* DATA PROVIDED:

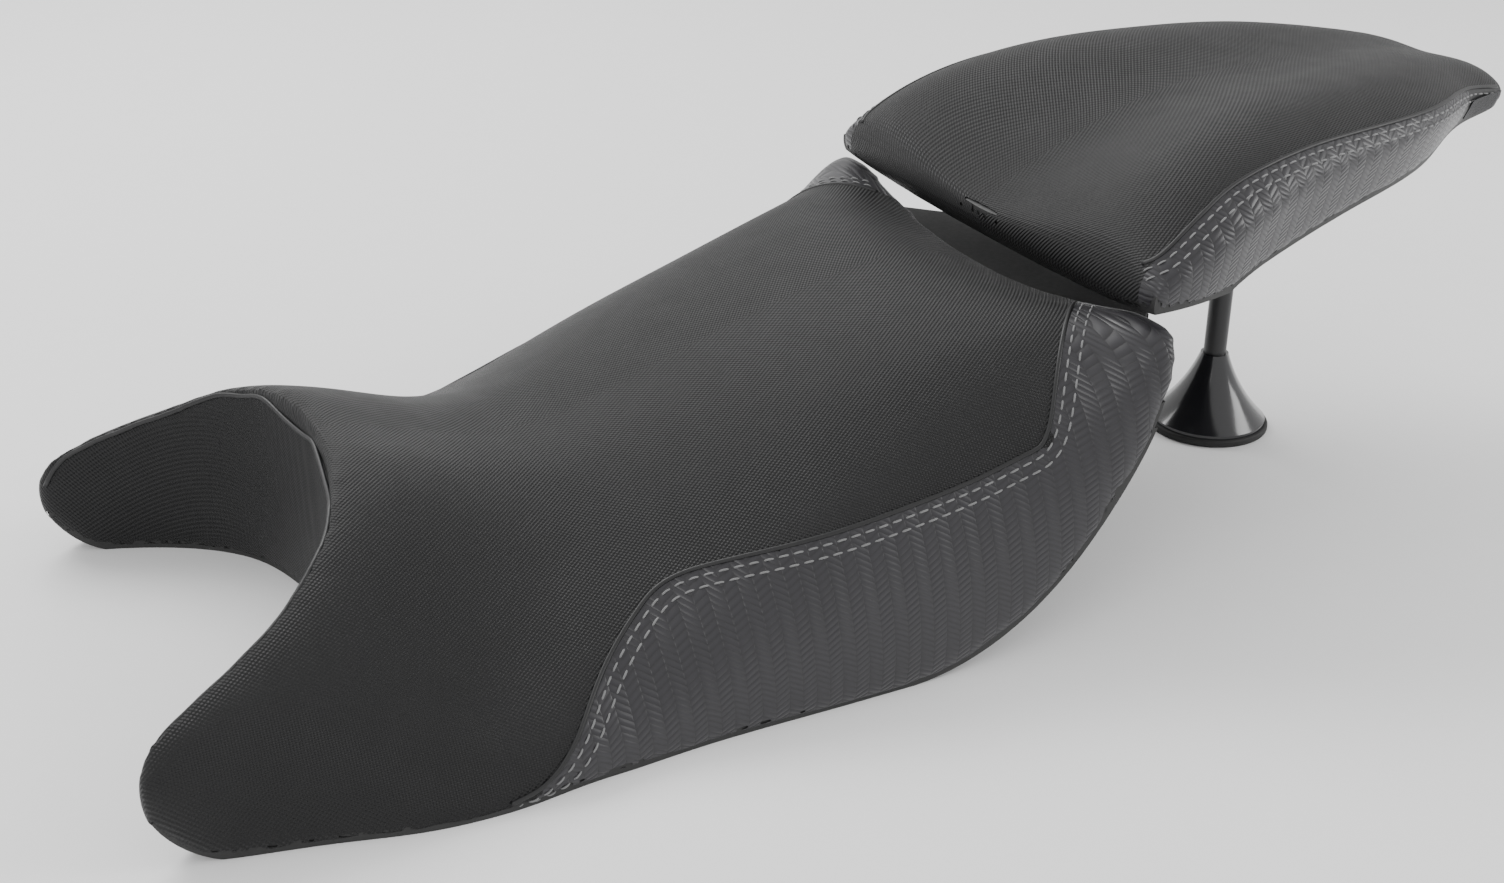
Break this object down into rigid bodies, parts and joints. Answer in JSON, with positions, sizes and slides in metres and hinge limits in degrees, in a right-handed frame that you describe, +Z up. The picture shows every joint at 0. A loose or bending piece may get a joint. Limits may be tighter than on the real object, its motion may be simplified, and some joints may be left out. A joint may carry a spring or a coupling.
{
  "type": "motorcycle seat set",
  "caption": "Motorcycle rider saddle with forward wings round the tank, a tapered passenger seat behind it and a small conical stand holding the passenger seat up.",
  "frame": {"origin": "middle of the bounding box, on the surface the saddle's lower edge and the stand's foot rest on", "axes": "+X towards the rear of the motorcycle, +Y towards its right side, +Z up"},
  "size_m": [0.783, 0.3512, 0.2226],
  "materials": {
    "top_vinyl": "matte woven emboss",
    "side_vinyl": "satin chevron emboss",
    "tail_vinyl": "matte",
    "foam": "matte open-cell foam",
    "pan_plastic": "matte",
    "steel_black": "satin",
    "steel": "brushed",
    "rubber": "matte",
    "label_fabric": "woven",
    "cone_gloss": "gloss"
  },
  "bodies": {
    "rider_seat": {"rider_base_pan": "pan_plastic", "rider_bracket_screws": "steel", "rider_cover_rear": "top_vinyl", "rider_cover_side_left": "side_vinyl", "rider_cover_side_right": "side_vinyl", "rider_cover_tank_wall": "top_vinyl", "rider_cover_top": "top_vinyl", "rider_foam": "foam", "rider_front_hook": "steel_black", "rider_rear_bracket": "steel_black", "rider_rubber_buffers": "rubber", "rider_rear_flange": "pan_plastic"},
    "passenger_seat": {"passenger_base_pan": "pan_plastic", "passenger_cover_side_left": "side_vinyl", "passenger_cover_side_right": "side_vinyl", "passenger_cover_tail": "tail_vinyl", "passenger_cover_top": "top_vinyl", "passenger_foam": "foam", "passenger_latch_striker": "steel", "passenger_side_label": "label_fabric", "passenger_striker_screws": "steel", "passenger_support_pad": "rubber"},
    "display_stand": {"stand_ballast": "steel", "stand_cone": "cone_gloss", "stand_foot_ring": "rubber", "stand_head": "cone_gloss", "stand_head_pad": "rubber", "stand_neck": "steel_black"}
  },
  "joints": [
    {"name": "passenger_lift_off", "type": "slide", "parent": "rider_seat", "child": "passenger_seat", "axis": [0, 0, 1], "range_m": [0, 0.2]},
    {"name": "stand_pull_out", "type": "slide", "parent": "rider_seat", "child": "display_stand", "axis": [1, 0, 0], "range_m": [0, 0.25]}
  ]
}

* THE EXERCISE:
Go through the listing and print each line exactly as it appears.

* COMPLETE OUTPUT:
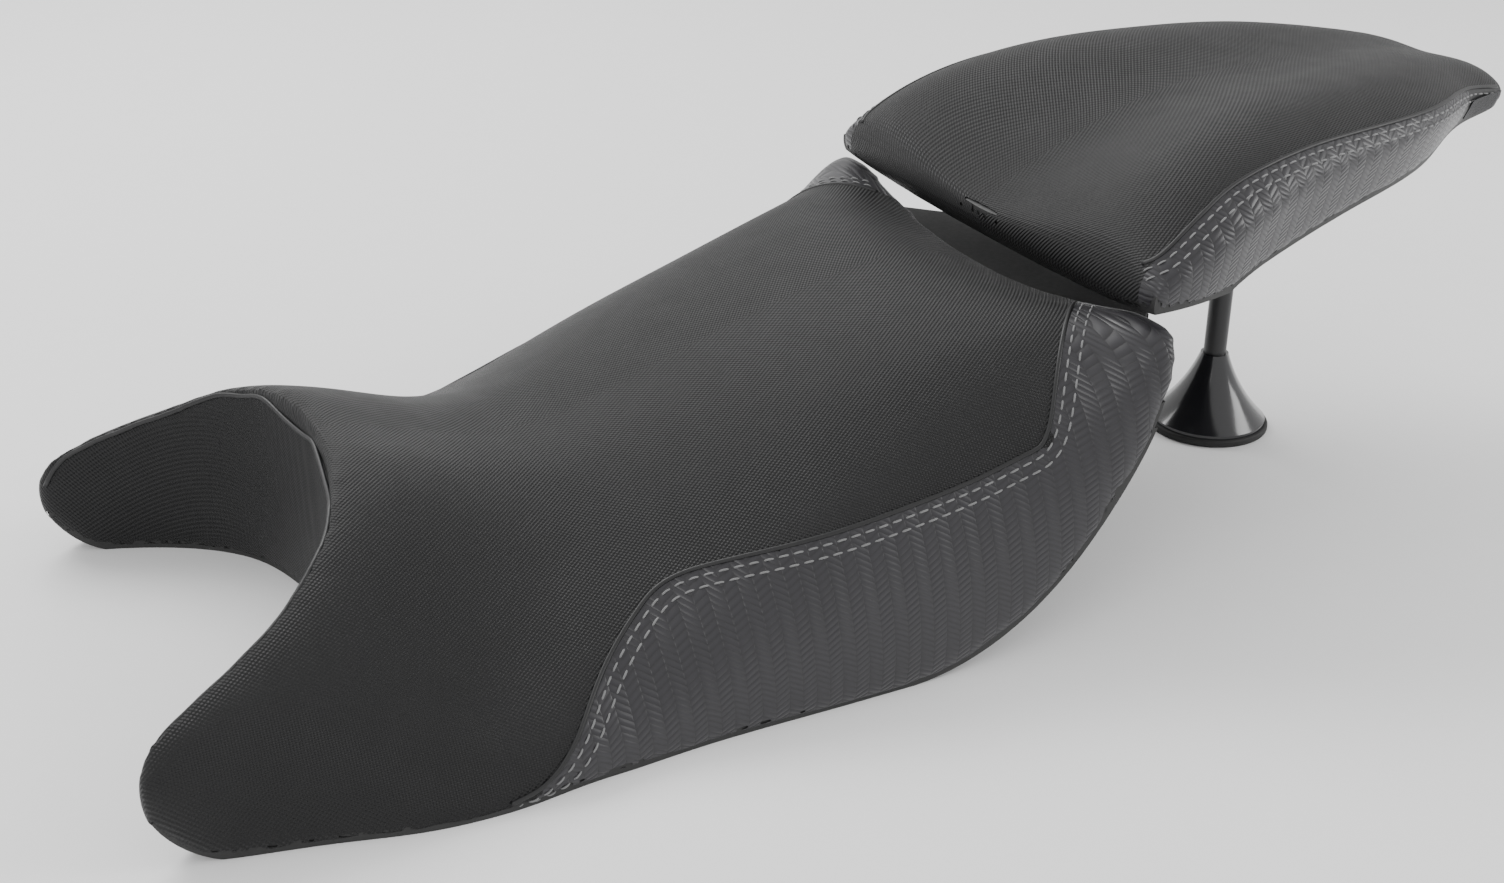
Break this object down into rigid bodies, parts and joints. Answer in JSON, with positions, sizes and slides in metres and hinge limits in degrees, in a right-handed frame that you describe, +Z up. The picture shows every joint at 0. A loose or bending piece may get a joint. Limits may be tighter than on the real object, its motion may be simplified, and some joints may be left out. A joint may carry a spring or a coupling.
{
  "type": "motorcycle seat set",
  "caption": "Motorcycle rider saddle with forward wings round the tank, a tapered passenger seat behind it and a small conical stand holding the passenger seat up.",
  "frame": {"origin": "middle of the bounding box, on the surface the saddle's lower edge and the stand's foot rest on", "axes": "+X towards the rear of the motorcycle, +Y towards its right side, +Z up"},
  "size_m": [0.783, 0.3512, 0.2226],
  "materials": {
    "top_vinyl": "matte woven emboss",
    "side_vinyl": "satin chevron emboss",
    "tail_vinyl": "matte",
    "foam": "matte open-cell foam",
    "pan_plastic": "matte",
    "steel_black": "satin",
    "steel": "brushed",
    "rubber": "matte",
    "label_fabric": "woven",
    "cone_gloss": "gloss"
  },
  "bodies": {
    "rider_seat": {"rider_base_pan": "pan_plastic", "rider_bracket_screws": "steel", "rider_cover_rear": "top_vinyl", "rider_cover_side_left": "side_vinyl", "rider_cover_side_right": "side_vinyl", "rider_cover_tank_wall": "top_vinyl", "rider_cover_top": "top_vinyl", "rider_foam": "foam", "rider_front_hook": "steel_black", "rider_rear_bracket": "steel_black", "rider_rubber_buffers": "rubber", "rider_rear_flange": "pan_plastic"},
    "passenger_seat": {"passenger_base_pan": "pan_plastic", "passenger_cover_side_left": "side_vinyl", "passenger_cover_side_right": "side_vinyl", "passenger_cover_tail": "tail_vinyl", "passenger_cover_top": "top_vinyl", "passenger_foam": "foam", "passenger_latch_striker": "steel", "passenger_side_label": "label_fabric", "passenger_striker_screws": "steel", "passenger_support_pad": "rubber"},
    "display_stand": {"stand_ballast": "steel", "stand_cone": "cone_gloss", "stand_foot_ring": "rubber", "stand_head": "cone_gloss", "stand_head_pad": "rubber", "stand_neck": "steel_black"}
  },
  "joints": [
    {"name": "passenger_lift_off", "type": "slide", "parent": "rider_seat", "child": "passenger_seat", "axis": [0, 0, 1], "range_m": [0, 0.2]},
    {"name": "stand_pull_out", "type": "slide", "parent": "rider_seat", "child": "display_stand", "axis": [1, 0, 0], "range_m": [0, 0.25]}
  ]
}